Short task: Write out the whole of the material exactly.

Data lines:
>>>

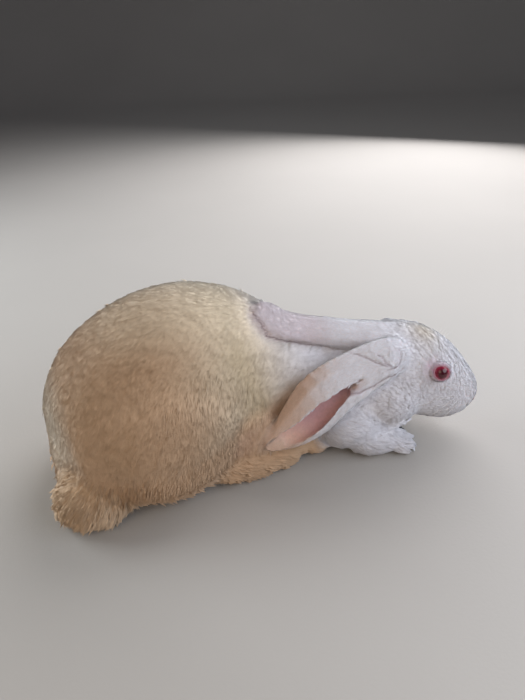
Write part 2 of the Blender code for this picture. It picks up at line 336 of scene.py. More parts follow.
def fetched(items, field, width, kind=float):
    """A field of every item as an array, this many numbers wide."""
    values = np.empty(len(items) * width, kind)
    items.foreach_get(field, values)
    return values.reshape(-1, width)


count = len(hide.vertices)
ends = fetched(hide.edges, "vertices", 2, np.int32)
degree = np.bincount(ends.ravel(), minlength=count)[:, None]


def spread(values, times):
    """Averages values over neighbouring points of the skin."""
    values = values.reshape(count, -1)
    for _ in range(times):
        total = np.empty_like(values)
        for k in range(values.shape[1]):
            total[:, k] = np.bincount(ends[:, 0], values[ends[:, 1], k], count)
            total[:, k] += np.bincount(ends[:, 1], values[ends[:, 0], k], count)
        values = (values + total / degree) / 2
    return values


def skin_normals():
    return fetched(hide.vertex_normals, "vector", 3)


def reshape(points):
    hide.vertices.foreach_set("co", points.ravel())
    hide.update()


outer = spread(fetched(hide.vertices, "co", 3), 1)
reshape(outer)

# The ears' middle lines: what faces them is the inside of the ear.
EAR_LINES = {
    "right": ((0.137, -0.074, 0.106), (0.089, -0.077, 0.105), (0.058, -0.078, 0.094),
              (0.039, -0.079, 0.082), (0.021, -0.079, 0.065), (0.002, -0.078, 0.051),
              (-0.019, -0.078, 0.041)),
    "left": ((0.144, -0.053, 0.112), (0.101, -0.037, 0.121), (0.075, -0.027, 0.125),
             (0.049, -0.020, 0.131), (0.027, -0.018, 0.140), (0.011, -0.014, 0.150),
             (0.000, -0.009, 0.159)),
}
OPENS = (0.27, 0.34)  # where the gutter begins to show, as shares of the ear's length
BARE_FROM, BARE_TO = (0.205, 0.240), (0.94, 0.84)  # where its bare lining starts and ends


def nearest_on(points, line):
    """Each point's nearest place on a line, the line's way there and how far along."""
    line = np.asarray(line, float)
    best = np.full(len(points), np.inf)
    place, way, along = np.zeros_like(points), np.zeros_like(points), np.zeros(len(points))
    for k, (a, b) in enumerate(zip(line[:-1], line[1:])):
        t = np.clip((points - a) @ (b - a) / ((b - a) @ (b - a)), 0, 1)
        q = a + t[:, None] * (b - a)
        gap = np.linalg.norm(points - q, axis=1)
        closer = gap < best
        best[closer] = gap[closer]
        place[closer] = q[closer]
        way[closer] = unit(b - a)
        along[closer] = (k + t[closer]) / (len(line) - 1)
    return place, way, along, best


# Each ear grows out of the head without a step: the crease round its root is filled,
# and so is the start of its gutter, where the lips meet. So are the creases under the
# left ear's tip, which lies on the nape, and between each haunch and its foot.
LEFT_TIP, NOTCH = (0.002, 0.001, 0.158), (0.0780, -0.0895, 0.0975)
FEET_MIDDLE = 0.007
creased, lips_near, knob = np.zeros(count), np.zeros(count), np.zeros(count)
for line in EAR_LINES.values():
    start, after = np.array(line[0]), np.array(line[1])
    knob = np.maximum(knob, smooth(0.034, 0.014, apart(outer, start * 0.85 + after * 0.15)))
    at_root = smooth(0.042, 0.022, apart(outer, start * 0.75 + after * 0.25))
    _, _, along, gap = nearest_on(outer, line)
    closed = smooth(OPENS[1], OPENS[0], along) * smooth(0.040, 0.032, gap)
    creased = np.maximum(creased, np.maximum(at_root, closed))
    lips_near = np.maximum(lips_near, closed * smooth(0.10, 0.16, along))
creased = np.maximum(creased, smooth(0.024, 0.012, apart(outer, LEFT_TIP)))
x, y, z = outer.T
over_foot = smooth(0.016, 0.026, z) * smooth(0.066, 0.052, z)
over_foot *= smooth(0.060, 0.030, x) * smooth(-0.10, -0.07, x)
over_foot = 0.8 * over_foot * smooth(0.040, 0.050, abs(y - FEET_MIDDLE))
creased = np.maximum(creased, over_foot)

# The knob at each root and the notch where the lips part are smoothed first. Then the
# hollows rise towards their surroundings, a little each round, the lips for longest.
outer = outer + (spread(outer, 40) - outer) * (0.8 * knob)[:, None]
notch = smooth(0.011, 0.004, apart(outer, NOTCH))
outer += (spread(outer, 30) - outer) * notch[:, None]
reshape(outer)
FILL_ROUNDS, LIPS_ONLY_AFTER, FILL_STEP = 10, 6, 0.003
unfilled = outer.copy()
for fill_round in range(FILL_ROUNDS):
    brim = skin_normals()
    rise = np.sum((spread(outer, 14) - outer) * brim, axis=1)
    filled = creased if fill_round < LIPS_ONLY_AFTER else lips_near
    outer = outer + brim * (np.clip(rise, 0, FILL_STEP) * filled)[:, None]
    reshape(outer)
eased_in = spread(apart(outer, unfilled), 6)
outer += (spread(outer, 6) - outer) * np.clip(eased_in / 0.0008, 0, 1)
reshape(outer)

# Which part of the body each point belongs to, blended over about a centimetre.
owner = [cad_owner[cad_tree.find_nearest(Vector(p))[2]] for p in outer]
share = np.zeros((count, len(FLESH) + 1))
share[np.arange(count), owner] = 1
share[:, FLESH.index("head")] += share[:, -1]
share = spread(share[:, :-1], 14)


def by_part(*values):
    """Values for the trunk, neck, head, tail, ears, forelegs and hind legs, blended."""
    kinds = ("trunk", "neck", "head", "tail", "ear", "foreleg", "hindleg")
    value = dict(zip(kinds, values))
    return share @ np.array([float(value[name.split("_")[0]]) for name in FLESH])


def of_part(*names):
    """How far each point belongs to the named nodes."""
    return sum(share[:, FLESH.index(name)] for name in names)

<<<

Response:
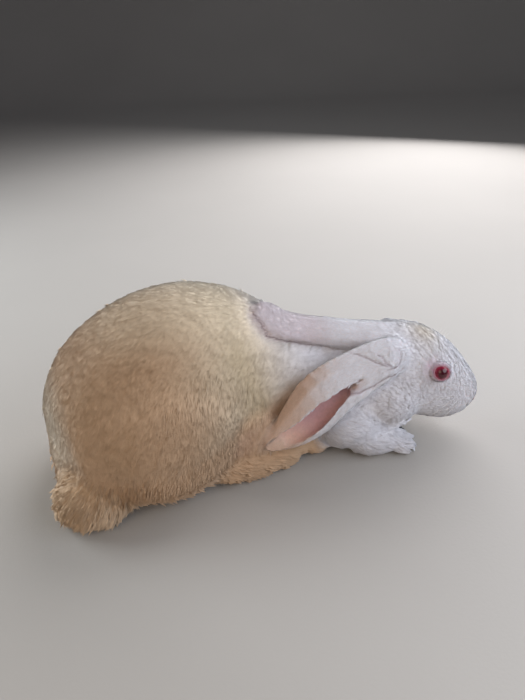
Write part 2 of the Blender code for this picture. It picks up at line 336 of scene.py. More parts follow.
def fetched(items, field, width, kind=float):
    """A field of every item as an array, this many numbers wide."""
    values = np.empty(len(items) * width, kind)
    items.foreach_get(field, values)
    return values.reshape(-1, width)


count = len(hide.vertices)
ends = fetched(hide.edges, "vertices", 2, np.int32)
degree = np.bincount(ends.ravel(), minlength=count)[:, None]


def spread(values, times):
    """Averages values over neighbouring points of the skin."""
    values = values.reshape(count, -1)
    for _ in range(times):
        total = np.empty_like(values)
        for k in range(values.shape[1]):
            total[:, k] = np.bincount(ends[:, 0], values[ends[:, 1], k], count)
            total[:, k] += np.bincount(ends[:, 1], values[ends[:, 0], k], count)
        values = (values + total / degree) / 2
    return values


def skin_normals():
    return fetched(hide.vertex_normals, "vector", 3)


def reshape(points):
    hide.vertices.foreach_set("co", points.ravel())
    hide.update()


outer = spread(fetched(hide.vertices, "co", 3), 1)
reshape(outer)

# The ears' middle lines: what faces them is the inside of the ear.
EAR_LINES = {
    "right": ((0.137, -0.074, 0.106), (0.089, -0.077, 0.105), (0.058, -0.078, 0.094),
              (0.039, -0.079, 0.082), (0.021, -0.079, 0.065), (0.002, -0.078, 0.051),
              (-0.019, -0.078, 0.041)),
    "left": ((0.144, -0.053, 0.112), (0.101, -0.037, 0.121), (0.075, -0.027, 0.125),
             (0.049, -0.020, 0.131), (0.027, -0.018, 0.140), (0.011, -0.014, 0.150),
             (0.000, -0.009, 0.159)),
}
OPENS = (0.27, 0.34)  # where the gutter begins to show, as shares of the ear's length
BARE_FROM, BARE_TO = (0.205, 0.240), (0.94, 0.84)  # where its bare lining starts and ends


def nearest_on(points, line):
    """Each point's nearest place on a line, the line's way there and how far along."""
    line = np.asarray(line, float)
    best = np.full(len(points), np.inf)
    place, way, along = np.zeros_like(points), np.zeros_like(points), np.zeros(len(points))
    for k, (a, b) in enumerate(zip(line[:-1], line[1:])):
        t = np.clip((points - a) @ (b - a) / ((b - a) @ (b - a)), 0, 1)
        q = a + t[:, None] * (b - a)
        gap = np.linalg.norm(points - q, axis=1)
        closer = gap < best
        best[closer] = gap[closer]
        place[closer] = q[closer]
        way[closer] = unit(b - a)
        along[closer] = (k + t[closer]) / (len(line) - 1)
    return place, way, along, best


# Each ear grows out of the head without a step: the crease round its root is filled,
# and so is the start of its gutter, where the lips meet. So are the creases under the
# left ear's tip, which lies on the nape, and between each haunch and its foot.
LEFT_TIP, NOTCH = (0.002, 0.001, 0.158), (0.0780, -0.0895, 0.0975)
FEET_MIDDLE = 0.007
creased, lips_near, knob = np.zeros(count), np.zeros(count), np.zeros(count)
for line in EAR_LINES.values():
    start, after = np.array(line[0]), np.array(line[1])
    knob = np.maximum(knob, smooth(0.034, 0.014, apart(outer, start * 0.85 + after * 0.15)))
    at_root = smooth(0.042, 0.022, apart(outer, start * 0.75 + after * 0.25))
    _, _, along, gap = nearest_on(outer, line)
    closed = smooth(OPENS[1], OPENS[0], along) * smooth(0.040, 0.032, gap)
    creased = np.maximum(creased, np.maximum(at_root, closed))
    lips_near = np.maximum(lips_near, closed * smooth(0.10, 0.16, along))
creased = np.maximum(creased, smooth(0.024, 0.012, apart(outer, LEFT_TIP)))
x, y, z = outer.T
over_foot = smooth(0.016, 0.026, z) * smooth(0.066, 0.052, z)
over_foot *= smooth(0.060, 0.030, x) * smooth(-0.10, -0.07, x)
over_foot = 0.8 * over_foot * smooth(0.040, 0.050, abs(y - FEET_MIDDLE))
creased = np.maximum(creased, over_foot)

# The knob at each root and the notch where the lips part are smoothed first. Then the
# hollows rise towards their surroundings, a little each round, the lips for longest.
outer = outer + (spread(outer, 40) - outer) * (0.8 * knob)[:, None]
notch = smooth(0.011, 0.004, apart(outer, NOTCH))
outer += (spread(outer, 30) - outer) * notch[:, None]
reshape(outer)
FILL_ROUNDS, LIPS_ONLY_AFTER, FILL_STEP = 10, 6, 0.003
unfilled = outer.copy()
for fill_round in range(FILL_ROUNDS):
    brim = skin_normals()
    rise = np.sum((spread(outer, 14) - outer) * brim, axis=1)
    filled = creased if fill_round < LIPS_ONLY_AFTER else lips_near
    outer = outer + brim * (np.clip(rise, 0, FILL_STEP) * filled)[:, None]
    reshape(outer)
eased_in = spread(apart(outer, unfilled), 6)
outer += (spread(outer, 6) - outer) * np.clip(eased_in / 0.0008, 0, 1)
reshape(outer)

# Which part of the body each point belongs to, blended over about a centimetre.
owner = [cad_owner[cad_tree.find_nearest(Vector(p))[2]] for p in outer]
share = np.zeros((count, len(FLESH) + 1))
share[np.arange(count), owner] = 1
share[:, FLESH.index("head")] += share[:, -1]
share = spread(share[:, :-1], 14)


def by_part(*values):
    """Values for the trunk, neck, head, tail, ears, forelegs and hind legs, blended."""
    kinds = ("trunk", "neck", "head", "tail", "ear", "foreleg", "hindleg")
    value = dict(zip(kinds, values))
    return share @ np.array([float(value[name.split("_")[0]]) for name in FLESH])


def of_part(*names):
    """How far each point belongs to the named nodes."""
    return sum(share[:, FLESH.index(name)] for name in names)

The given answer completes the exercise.